In 1857 Cone resettled in Houston. Three years later, as attorney of the Texas and New Orleans Railroad, he was called to New York, where he remained until January 1861. There he observed Northern sentiments and wrote a series of letters home to Texas discussing his observations. By the time the Civil War began, Cone had returned to Houston and reopened his law practice with partner George Goldthwaite. He was reelected to the Texas House in 1861 and spoke publicly of his experiences in the North. He shared the House leadership with M. M. Potter of Galveston. When Speaker of the House Constantine W. Buckley resigned, Cone was offered the speakership, but refused. He was appointed chairman of the finance committee, and the House of Representatives needed his experience to endure the bickering and hostile financial battles that erupted during the Ninth Legislature. In a time of hardship for the entire state, Cone had to preside over an unpopular tax bill and a furor over legislators' compensation that fractured the government. During the session he lobbied unsuccessfully for a Houston-New Orleans railroad as a "military necessity." He also took a bold stand and presented a petition to the House for a special act to allow Peter Allen, a free black barber who had fought for the Confederate Army at Shiloh, to reside in the state. Cone was defeated, and Allen was not allowed to remain free. During the war Cone served as a colonel on the staff of Gen. John Bankhead Magruder. He was also judge advocate-general of the military district of Texas, with duties "arduous and fraught with great responsibility."
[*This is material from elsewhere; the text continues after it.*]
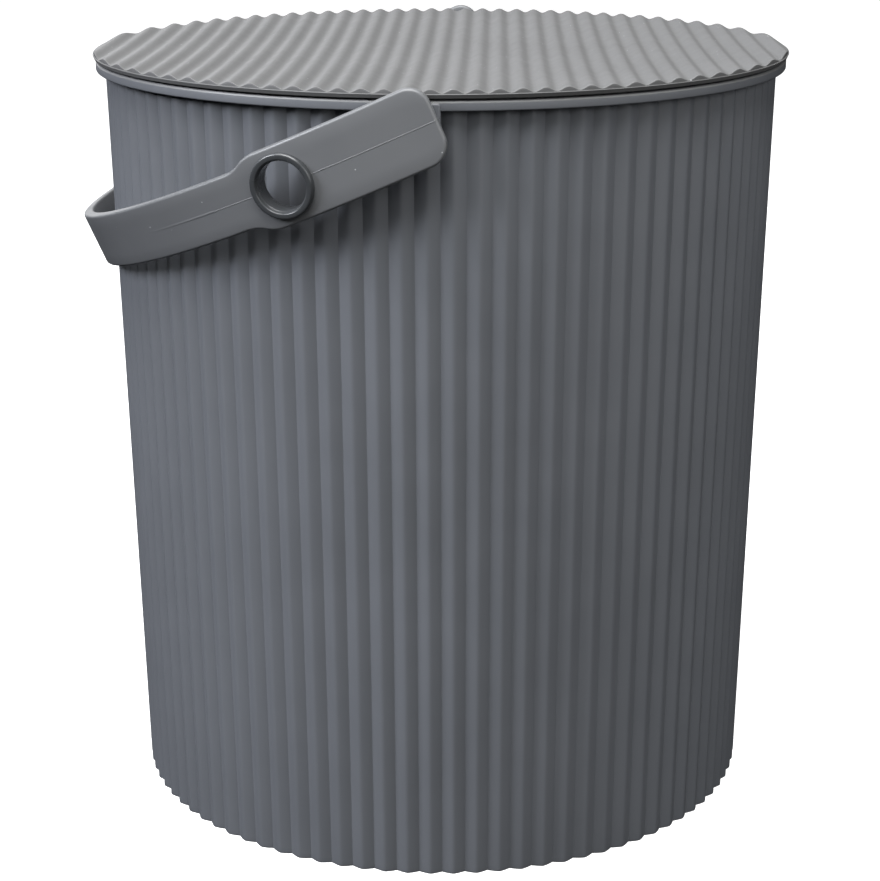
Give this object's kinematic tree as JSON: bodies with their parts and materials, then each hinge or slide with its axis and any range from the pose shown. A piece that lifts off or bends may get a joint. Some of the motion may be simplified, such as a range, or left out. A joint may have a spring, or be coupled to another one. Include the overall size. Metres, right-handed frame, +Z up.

After the war Cone took his family to New York for several years. He returned to Texas in October 1874 to become editor of the Daily Telegraph. He assumed the editorship in May 1875 but resigned the next year due to ill health. The Dallas Weekly Herald bemoaned that the "vigorous, terse, incisive style of putting fact, fancies or argument which was so characteristic of Mr. Cone's writing is now wanting." By the summer of 1876 Cone was employed as the right-of-way agent for the Houston and Texas Central Railway line to Shreveport. During the early 1880s he was also associated with the Houston East and West Texas Railway. At this time he became involved with an ambitious plan to build a track from Columbia, Texas, to the Pacific via San Antonio. He and others traveled to France and secured a multimillion-dollar loan for the project before returning. But upon his return in October 1885, Cone died suddenly and the plan collapsed. He was survived by at least one daughter.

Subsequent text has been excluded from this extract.